Before I even opened it, the most pungent smell permeated my senses. Something was awfully fishy about this package. And I mean awfully fishy in the most literal sense.
“Is it fish?” I asked, but I didn’t have to. I could see its shape through the tinfoil. As I unwrapped the first layer, I saw a clear outline of its tail.
“Oh! Smells great, Arrow…”
I unfolded the second layer. I could definitely make out the shape of its head.
“This was really nice of you…really, I’m the one who should be bringing YOU dinner…”
I unwrapped the third and final layer. There was a googly eyeball staring at me, like those sticky, slimy ones you’d find on the bottom of your kid’s Halloween basket, still firmly in it socket.
Panic set in.
It’s here that I should backtrack. I am what you might call a vegetarian in denial. I have a soft spot for every creature on the planet, no matter how ugly or slimy or wiggly. (Except for mosquitoes, wasps, or any other creatures that sting my babies or suck their blood. Those creatures can suffer a most ghastly and unmerciful death by my hand.) I am a champion of animal rights, and I have always felt wrong and hypocritical for eating animals, starting when I was nine years old and my father placed a tiny Cornish hen on my plate for dinner. I could see where the head was severed from its body, tiny legs and wings folded perfectly over its plucked, roasted body—and I promptly burst into tears. I can’t even look at person eating shrimp cocktail, callously dunking each individual-bodied sea creature into a bowl of shrimp dip. I admit it—even today I walk by the lobster tank in a grocery store and avoid eye contact at all costs, for fear that I’ll form some cosmic bond with one of its captives and feel the nagging need for a new salt water pet.
I justify eating cows, chickens and turkeys because I’m eating them in parts. Somehow, it’s just not quite the same as eating an animal in its entirely, from tail right to the gristly little eyeball.
Arrow watched my face in eager anticipation. He wanted to see me try the fish, which was swimming in a sea of brown marinade and stuffed with okra.
There are times, especially while plagued with a horrible series of events, that I become rather agnostic, all traces of faith lost to the wind. But then there are times when my faith in God is restored—for I know I’ve been rescued from the closest of calls, and the only explanation is divine intervention.
I didn’t have a fork.

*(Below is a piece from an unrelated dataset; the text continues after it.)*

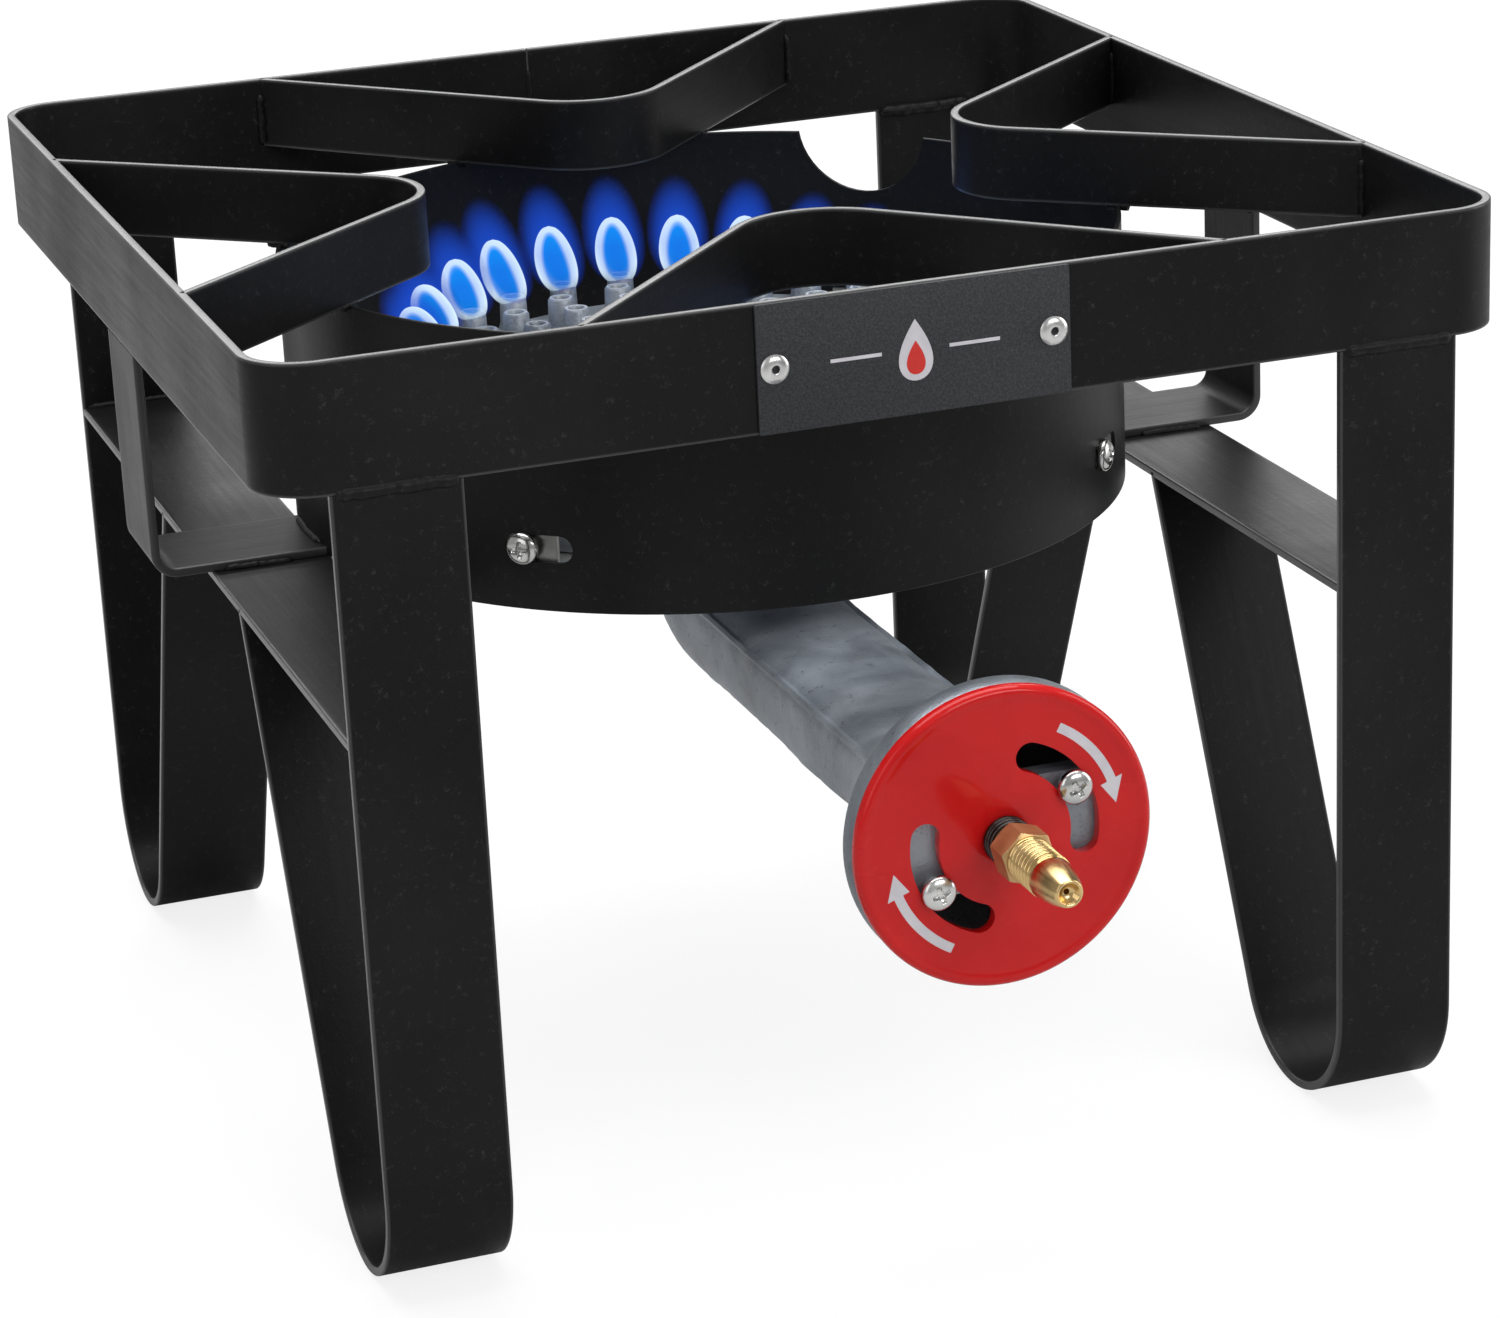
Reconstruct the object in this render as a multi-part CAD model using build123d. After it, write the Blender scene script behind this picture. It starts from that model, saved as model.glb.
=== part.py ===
# Single-burner propane cooker stand: welded flat-bar frame, wind shield, cast burner and air shutter.
# Millimetres, +Z up, floor at Z = 0, the gas inlet points towards -Y.
# Everything is laid out about the middle of the square top ring, then moved by frame_shift on export,
# which puts the origin under the middle of the whole object's footprint.

import os
from math import asin, atan2, cos, degrees, hypot, radians, sin, tan

from build123d import *

# ---- driving dimensions -------------------------------------------------------------------------

ring_size = 444.5          # outside width of the square top ring
stand_height = 336.0       # floor to pot rest
bar_width = 44.45          # flat bar of the ring, legs, braces and straps
bar_thick = 3.2
ring_corner = 22.0         # outside bend radius of the ring

pot_bar_height = 28.0      # flat bar of the pot supports
pot_end = 112.7            # where a support's legs meet the ring, from the middle of that side
pot_apex = 90.8            # sharp meeting point of a support's legs, from the middle of the ring
pot_bend = 32.0

leg_outer = 200.45         # outer edge of a leg, from the middle of the ring
foot_bend = 40.0           # outside bend radius at the floor
leg_top_inset = 63.0       # where the slanting half of a leg meets its brace, from the middle
brace_top = 207.0          # height of the side braces' top face

strap_bend = 8.0

shield_radius = 158.6      # outside of the wind shield
shield_thick = 1.5
notch_angle = 46.0
notch_radius = 28.0
shield_screw_angle = -133.0
slot_height = 10.0
slot_length = 26.0
slot_lead = 2.0            # degrees from a shield screw to the middle of its slot
shield_screw_z = 230.0

plate_width = 111.1
plate_thick = 1.2
rivet_spread = 49.4        # rivets, each side of the plate's middle
rivet_radius = 2.4

screw_radius = 3.0         # M6 screws
screw_head_radius = 6.0
screw_head_height = 4.2
nut_flats = 10.0
nut_height = 5.0

bowl_radius = 112.0
bowl_floor = 203.0
bowl_shoulder = 222.0      # where the bowl's slanting floor meets its upright wall
bowl_rim = 244.0
bowl_wall = 5.0
bowl_throat = 38.0         # flat middle of the bowl's floor
cap_thick = 8.0
port_height = 13.0
port_radius = 5.5
port_bore = 2.8
port_rings = ((104.0, 26), (87.0, 21), (70.0, 17), (53.0, 13))
lug_reach = 130.0
lug_thick = 7.0
lug_hole_at = 121.0
lug_width = 26.0
hanger_width = 24.0        # zinc hangers that carry the burner
hanger_thick = 2.0
hanger_height = 26.0

tube_z = 164.4             # axis of the mixing tube
tube_width = 54.0
tube_height = 36.0
tube_wall = 5.0
tube_corner = 9.0
elbow_depth = 62.0         # front of the elbow, from the middle of the burner
bell_start = 236.0
flange_radius = 52.2
flange_thick = 11.0
mouth_radius = 44.0
web_half_width = 18.5
web_thick = 8.0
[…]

And neither did Arrow.
“Oh, Arrow!” I wailed. “Isn’t that just my luck?! I can’t wait to try this. I’m going to take it home, pour a glass of wine and have myself one delicious feast!”
“Ya mon!” Arrow beamed. “You go home, you enjoy.”

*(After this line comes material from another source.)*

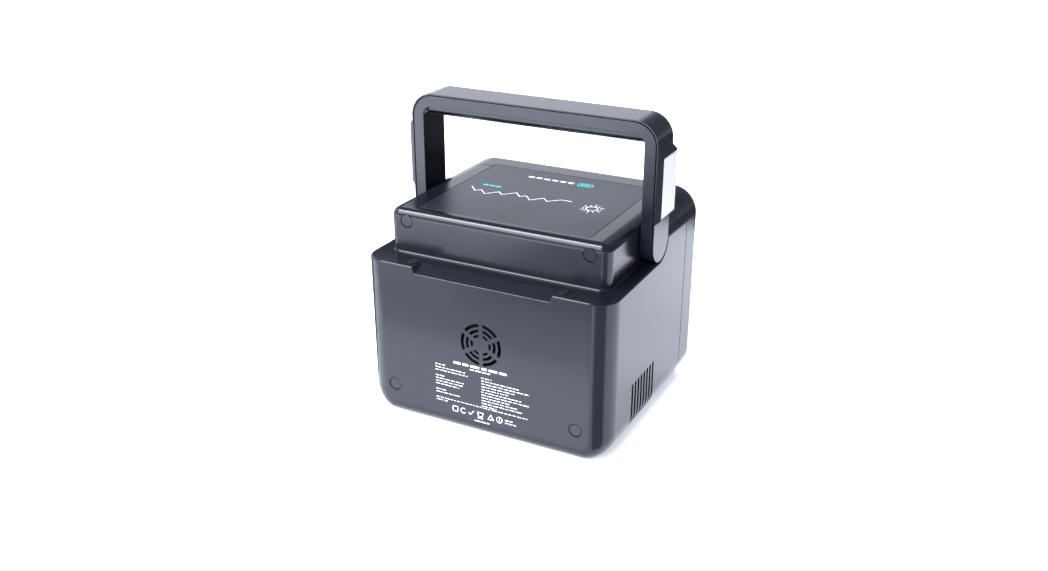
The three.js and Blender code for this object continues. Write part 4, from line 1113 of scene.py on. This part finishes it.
def button_icon(name, at, y):
    """A small generic symbol for one button, drawn in millimetres about the button's centre."""
    bm = bmesh.new()

    def stroke(points, closed=False):
        add_stroke(bm, points, 0.42, lambda a, b, h: (at.x + a * MM, y - h, at.z + b * MM), closed)

    if name == "power_button":
        stroke(arc(0, 0, 2, 2, 125, 415, 20))
        stroke([(0, 0.6), (0, 2.7)])
    elif name == "lamp_button":
        stroke(circle(0, 0, 1.1), closed=True)
        for line in spokes(Vector((0, 0)), 1.9, (2.8,), 8):
            stroke(line)
    elif name == "dc_button":
        stroke([(-2.4, 0.7), (2.4, 0.7)])
        for start in (-2.4, -0.6, 1.2):
            stroke([(start, -0.7), (start + 1.2, -0.7)])
    else:
        stroke([(-2.4 + 4.8 * k / 16, 1.2 * math.sin(2 * math.pi * k / 16)) for k in range(17)])
    return bm


def make_rear_label(white):
    """The block of small print on the rear, in millimetres: blank bars for words, plain symbols below."""
    draw = random.Random(7)
    bm = bmesh.new()

    def place(a, b, h):
        return (-a * MM, REAR_Y + h, b * MM)

    def words(left, right, level, height=SMALL_PRINT, word=(1.6, 5.2), space=0.9):
        a = left
        while a < right - 0.8:
            end = min(a + draw.uniform(*word), right)
            add_bar(bm, a, level - height / 2, end, level + height / 2, place)
            a = end + space

    def stroke(points, closed=False):
        add_stroke(bm, points, 0.55, place, closed)

    words(-22, 21, 55.6, 1.7, (4, 9), 1.5)
    words(-9, 7, 52.9, 0.9, (3, 6))
    left_column, right_column, line_pitch = -37, 0, 2.2
    for k, end in enumerate((-29, -13, -11, None, -30, -13, -15, -18, None, -28, -16)):
        if end is not None:
            words(left_column, end, 51.2 - k * line_pitch)
    for k, end in enumerate((8, 30, 37, 26, 21, 31, 37, 23, 28, 33, 12)):
        words(right_column, end, 48.4 - k * line_pitch)
    words(left_column, 36, 24.9)
    words(left_column, -26, 22.9)
    z = 18.6
    stroke(rounded(-23.5, z - 2, -19.5, z + 2, 0.8, 3), closed=True)
    stroke(arc(-15, z, 2, 2, 40, 320, 14))
    stroke([(-10.6, z), (-9.2, z - 1.6), (-6.4, z + 2)])
    stroke([(-3.4, z + 1.8), (-2.6, z - 1.4), (0.2, z - 1.4), (1.0, z + 1.8)], closed=True)
    add_bar(bm, -3.4, z - 3.0, 1.0, z - 2.3, place)
    stroke([(5, z - 1.7), (9.4, z - 1.7), (7.2, z + 2.1)], closed=True)
    stroke(circle(14, z, 2.2), closed=True)
    stroke([(14, z - 1.1), (14, z + 1.1)])
    words(18.5, 25, 19.6, 0.8)
    words(18.5, 27, 17.4, 0.8)
    words(-6, 6, 13.2, 0.85, (3, 5))
    print_on("rear_label_print", bm, white, "case")


def make_top_graphics(white, teal):
    """Plain outdoor graphics on the top panel, in millimetres, to be read from the front."""
    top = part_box("top_panel")[1].z

    def place(a, b, h):
        return (-a * MM, b * MM, top + h)

    bm = bmesh.new()
    ridge = [(-56, -5), (-49, 3), (-45.5, -0.5), (-39, 6.5), (-31.5, -2), (-27, 2.5), (-19, -6), (-13.5, 0.5),
             (-9.5, -3), (-3.5, 4), (4, -4), (9, 1), (17, -6.5), (25, -6.5)]
    add_stroke(bm, ridge, 0.7, place)
    sun = Vector((44, 1))
    add_stroke(bm, circle(sun.x, sun.y, 4.2), 0.8, place, closed=True)
    for ray in spokes(sun, 5.8, (7.4, 8.6), 12):
        add_stroke(bm, ray, 0.7, place)
    row = -44.5
    for k in range(6):
        a = -28.5 + k * 6.6
        add_bar(bm, a, row - 1.5, a + 4.6, row + 1.5, place)
    print_on("top_graphics_white", bm, white, "case")
    bm = bmesh.new()
    add_stroke(bm, rounded(13, row - 3.2, 23.4, row + 3.2, 1.2, 4), 0.9, place, closed=True)
    for k in range(3):
        add_bar(bm, 14.8 + 2.6 * k, row - 1.9, 16.6 + 2.6 * k, row + 1.9, place)
    add_bar(bm, 24.1, row - 1.4, 25.2, row + 1.4, place)
    for k in range(3):
        a = -50 + k * 5.2
        add_bar(bm, a, -13.6, a + 4, -11.2, place)
    print_on("top_graphics_teal", bm, teal, "case")


# ---- stage and light

def glow(name, color, strength):
    material = bpy.data.materials.new(name)
    material.use_nodes = True
    tree = material.node_tree
    tree.nodes.clear()
    emission = add_node(tree, "ShaderNodeEmission", Strength=strength)
    emission.inputs["Color"].default_value = (*color, 1)
    output = tree.nodes.new("ShaderNodeOutputMaterial")
    tree.links.new(emission.outputs["Emission"], output.inputs["Surface"])
    return material


# Name, place, aim, width, height, power, colour, and the kind of ray that doesn't see it
LIGHTS = (
    ("front_softbox", (0.25, -1.0, 1.7), (0, 0.15, 0), 2.2, 1.4, 62, (0.9, 0.93, 1.0), "glossy"),
    ("rear_fill", (0.4, 1.7, 1.5), (0, 0.2, 0), 2.0, 1.4, 150, (0.9, 0.94, 1.0), "glossy"),
    ("edge_softbox", (0.75, 0.6, 1.45), (0.75, 0.6, 0), 0.75, 0.46, 30, (0.93, 0.96, 1.0), "diffuse"),
    ("sheen_softbox", (0.95, 1.47, 1.45), (0.95, 1.47, 0), 1.0, 1.27, 38, (0.93, 0.96, 1.0), "diffuse"),
)


def softbox(name, location, target, width, height, power, color, unseen_by):
    data = bpy.data.lights.new(name, "AREA")
    data.shape = "RECTANGLE"
    data.size = width
    data.size_y = height
    data.energy = power
    data.color = color
    lamp = bpy.data.objects.new(name, data)
    lamp.location = location
    lamp.rotation_mode = "QUATERNION"
    lamp.rotation_quaternion = (Vector(target) - Vector(location)).to_track_quat("-Z", "Y")
    bpy.context.scene.collection.objects.link(lamp)
    setattr(lamp, f"visible_{unseen_by}", False)


def make_world():
    """A pale surround up to a low horizon, open to the dark above and to one side."""
    world = bpy.data.worlds.new("studio")
    world.use_nodes = True
    tree = world.node_tree
    direction = add_node(tree, "ShaderNodeSeparateXYZ")
    tree.links.new(add_node(tree, "ShaderNodeTexCoord").outputs["Generated"], direction.inputs["Vector"])
    lean = add_node(tree, "ShaderNodeMath", operation="MULTIPLY_ADD")
    lean.inputs[1].default_value = -0.6
    tree.links.new(direction.outputs["X"], lean.inputs[0])
    tree.links.new(direction.outputs["Z"], lean.inputs[2])
    pale, dim, dark = (0.86, 0.91, 1.0), (0.14, 0.15, 0.18), (0.06, 0.065, 0.08)
    sky = ramp(tree, lean.outputs["Value"], [(0.19, pale), (0.29, dim), (1.0, dark)])
    backdrop = add_node(tree, "ShaderNodeMix")
    backdrop.data_type = "RGBA"
    factor, _, _, _, _, _, hidden, seen = list(backdrop.inputs)[:8]
    seen.default_value = (0.86, 0.9, 0.97, 1)
    tree.links.new(add_node(tree, "ShaderNodeLightPath").outputs["Is Camera Ray"], factor)
    tree.links.new(sky, hidden)
    background = tree.nodes["Background"]
    tree.links.new(backdrop.outputs[2], background.inputs["Color"])
    background.inputs["Strength"].default_value = 1.7
    bpy.context.scene.world = world


def card(name, outline, color, strength, height=None):
    """A flat card that only reflections see: at one height, or with a height at each corner."""
    bm = bmesh.new()
    bm.faces.new([bm.verts.new(at if height is None else (*at, height)) for at in outline])
    piece = object_from(name, bm, glow(name, color, strength))
    piece.visible_camera = False
    piece.visible_diffuse = False
    piece.visible_shadow = False
    piece.visible_transmission = False


def make_cards():
    """Cards that shade the floor's reflection in the rear wall, the corners and the handle."""
    blue = (0.8, 0.88, 1.0)
    corner = Vector((-0.085, 0.075))
    sector = []
    for reach, turns in ((0.015, (66, 38, 10)), (1.4, (10, 38, 66))):
        for turn in turns:
            t = math.radians(turn)
            sector.append(corner + Vector((-math.sin(t), math.cos(t))) * reach)
    card("corner_card", sector, blue, 0.6, 0.0008)
    for name, y0, y1, strength in (("near_card", 0.1, 0.21, 4.0), ("middle_card", 0.21, 0.41, 2.4),
                                   ("far_card", 0.41, 1.2, 6.6)):
        card(name, [(-0.08, y0), (0.95, y0), (0.95, y1), (-0.08, y1)], blue, strength, 0.0004)
    card("patch_card", [(-0.08, 0.3), (0.15, 0.3), (0.17, 0.8), (-0.08, 0.8)], blue, 0.9, 0.0006)
    card("front_card", [(-5.9, -5.9), (0.12, -5.9), (0.12, -0.4), (-5.9, -0.4)], blue, 0.15, 0.0004)
    flag = [(0.104, -0.05, 0.002), (0.5, -0.05, 0.002), (0.5, -0.05, 0.196), (0.104, -0.05, 0.196)]
    card("ledge_flag", flag, blue, 0.1)
    card("left_card", [(0.13, -0.34), (0.8, -1.5), (1.2, -0.2), (0.4, 0.06), (0.13, 0.06)], blue, 0.4, 0.0004)


def make_stage():
    floor_material, _, shader = principled("studio_floor", (0.86, 0.89, 0.95), 0.7, specular=0.1)
    shader.inputs["Emission Color"].default_value = (0.86, 0.9, 0.97, 1)
    shader.inputs["Emission Strength"].default_value = 0.65
    floor = object_from("studio_floor", block(-6, 6, -6, 6, -0.02, 0), floor_material)
    make_world()
    make_cards()
    for light in LIGHTS:
        softbox(*light)
    view = bpy.context.scene.view_settings
    view.view_transform = "Standard"
    view.look = "None"


case_plastic = moulded("case_plastic", (0.0065, 0.0075, 0.0115), 0.19, specular=0.4)
panel_plastic = moulded("panel_plastic", (0.012, 0.0135, 0.02), 0.36, grain=0.16 * MM, specular=0.42)
front_plastic = moulded("front_plastic", (0.011, 0.012, 0.015), 0.34, grain=0.16 * MM, specular=0.42)
button_plastic = moulded("button_plastic", (0.06, 0.065, 0.08), 0.38, grain=0.16 * MM)
tray_plastic = moulded("tray_plastic", (0.012, 0.012, 0.013), 0.5)
rubber = moulded("rubber", (0.0065, 0.007, 0.0095), 0.6, grain=0.35 * MM, depth=0.02 * MM, specular=0.3)
steel = brushed("steel", (0.55, 0.56, 0.58), 0.32)
aluminium = brushed("aluminium", (0.62, 0.63, 0.65), 0.38)
copper = brushed("contact_metal", (0.75, 0.55, 0.32), 0.3)
glass = glossy_glass("display_glass", (0.006, 0.007, 0.009))
diffuser = milky("lamp_diffuser", (0.74, 0.74, 0.735))
circuit_board = board_lacquer("circuit_board", (0.012, 0.075, 0.035))
cell_wrap = wrap_film("cell_wrap", (0.02, 0.13, 0.4))
core = wound("core", (0.14, 0.085, 0.035))
ink_white = ink("ink_white", (0.74, 0.76, 0.8))
ink_teal = ink("ink_teal", (0.02, 0.45, 0.42))

make_stage()
make_case(case_plastic)
make_handle(case_plastic, diffuser)
make_top_panel(panel_plastic)
make_screw_covers(case_plastic)
make_rubber_parts(rubber)
make_front_panel(front_plastic)
make_display(glass)
make_buttons(button_plastic, ink_white)
make_outlets(front_plastic, steel, copper)
make_fan(tray_plastic)
dress_inner_parts()
make_rear_label(ink_white)
make_top_graphics(ink_white, ink_teal)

“Word up, she gonna throw that shit in the garbage and say she ate it!”
I should mention that Johnny was sitting there next to me. Johnny is a sixteen-year-old eighth-grader who skips my class on a daily basis, but then makes up for it by visiting me after hours, distracting me with tales about how he busted out of his juvenile detention facility before he came to my school. Sadly, his parents spent the money earmarked for his etiquette training for bail money on themselves instead.

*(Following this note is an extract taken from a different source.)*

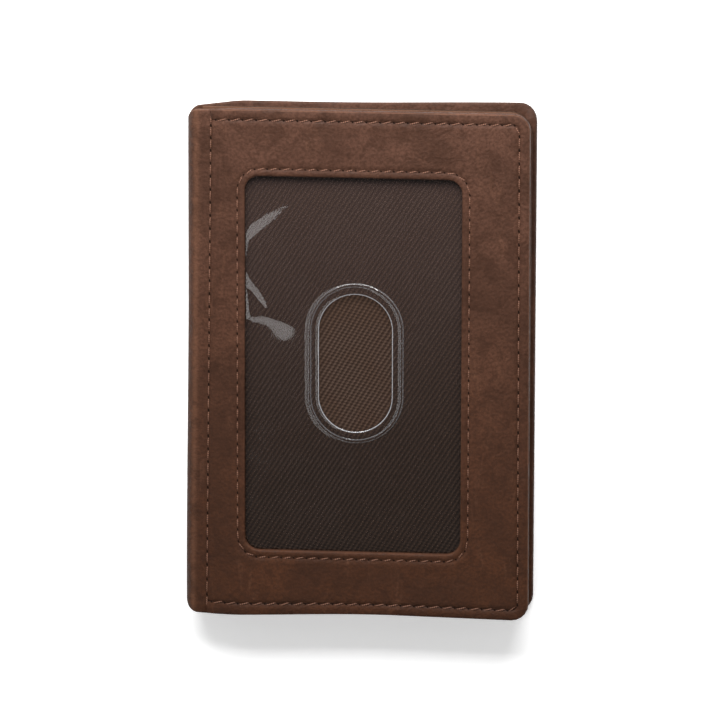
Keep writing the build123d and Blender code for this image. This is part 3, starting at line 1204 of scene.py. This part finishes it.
@dataclass
class Sewing:
    """Rows of stitches, each made from one thread loop that dips into its holes."""

    form: LeafForm
    side: Side
    radius: float = 0.15
    fill: float = 0.82
    dip: float = 0.26
    sunk: float = 0.16
    slant: float = math.radians(15)
    hole: float = 0.31
    hole_depth: float = 0.24
    inner_lift: float = 0.05
    edge_pitch: float = 2.86
    fold_pitch: float = 2.8
    window_pitch: float = 2.62
    window_offset: float = 1.6
    levels: tuple[Pair, ...] = ((32.2, 1.6), (21.2, 1.2), (10.2, 0.8), (-99.0, 0.4))

    def ball(self, rings: int) -> tuple[np.ndarray, list[list[int]]]:
        """A small ball to shape a stitch or a hole from.

        Args:
            rings: How many rings of faces it has.

        Returns:
            Its points and faces.
        """
        clear_bench()
        bpy.ops.mesh.primitive_uv_sphere_add(segments=8, ring_count=rings, radius=1)
        ball = bpy.context.object
        points = np.array([v.co for v in ball.data.vertices])
        faces = [list(p.vertices) for p in ball.data.polygons]
        bpy.data.objects.remove(ball)
        return points, faces

    def loop(self) -> Shape:
        """One stitch of unit length: a rod with rounded ends that dip into the holes.

        Returns:
            Its points, its faces, and the twist of its strands.
        """
        co, faces = self.ball(7)
        u = np.sign(co[:, 2]) * np.abs(co[:, 2]) ** 0.85
        ring = np.hypot(co[:, 0], co[:, 1])
        full = np.where(ring > 1e-6, (1 - np.abs(u) ** 3.5) ** 0.5 / np.maximum(ring, 1e-6), 0)
        angle = np.arctan2(co[:, 1], co[:, 0])
        # the ball's poles lie at the stitch's two ends
        points = np.stack([u / 2, co[:, 0] * full, co[:, 1] * full], -1)
        points[:, 2] -= self.dip / self.radius * np.abs(points[:, 0] * 2) ** 2.6
        return points, faces, angle

    def pit(self) -> Shape:
        """One needle hole's painted shade: a ball to be flattened to a dark bead.

        Returns:
            Its points, its faces, and no twist.
        """
        points, faces = self.ball(4)
        return points, faces, np.zeros(len(points))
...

“That’s not true,” I rebuffed, flashing Johnny a look more rancid than the dead fish before me. “This was really thoughtful, Arrow. Don’t you worry—not one bit of it will go to waste!”
And it was true. Later that evening, the dogs would inhale it before it even hit their plate. And they’d go after the bones, both eyeballs, fish head and every last scaly morsel if I’d let them.
But Arrow didn’t need to know that.
“It was the best fish I’ve ever tasted!” I raved when I saw him on my way out of the building. “If that’s what Jamaican food tastes like, I’m buying a one-way ticket to Kingston!”
The whole time I was waving my hands in animated gestures, and he was watching them closely.
“You married?” he asked.
“Yes,” I said. “But I think I’d like to marry you instead. You cook. Not to mention, you clean for a living. You are the answer to every woman’s prayers!”
Sometimes I don’t understand that joking isn’t always appropriate, especially when my humor doesn’t transcend cultural barriers.
“Oooooh. I would be so happy if you be my wife,” he vowed. “I cook for you every single day. I wash all your clothes. And I have beautiful home right by the water in Jamaica!”
Had he thrown in an ox, three chickens and a conch shell necklace, he might have had himself a deal.
He said some more stuff, but again, I could make out only ten percent of it. As for the rest of it, I nodded, smiled and agreed as usual, wondering what I could possibly be agreeing to this time.
I’m not still here come Monday, I just might be stretched out by the Caribbean Sea with an umbrella drink in my hand, jamming to Bob Marley, nodding, laughing, and munching curry goat and fish heads with my new Jamaican husband.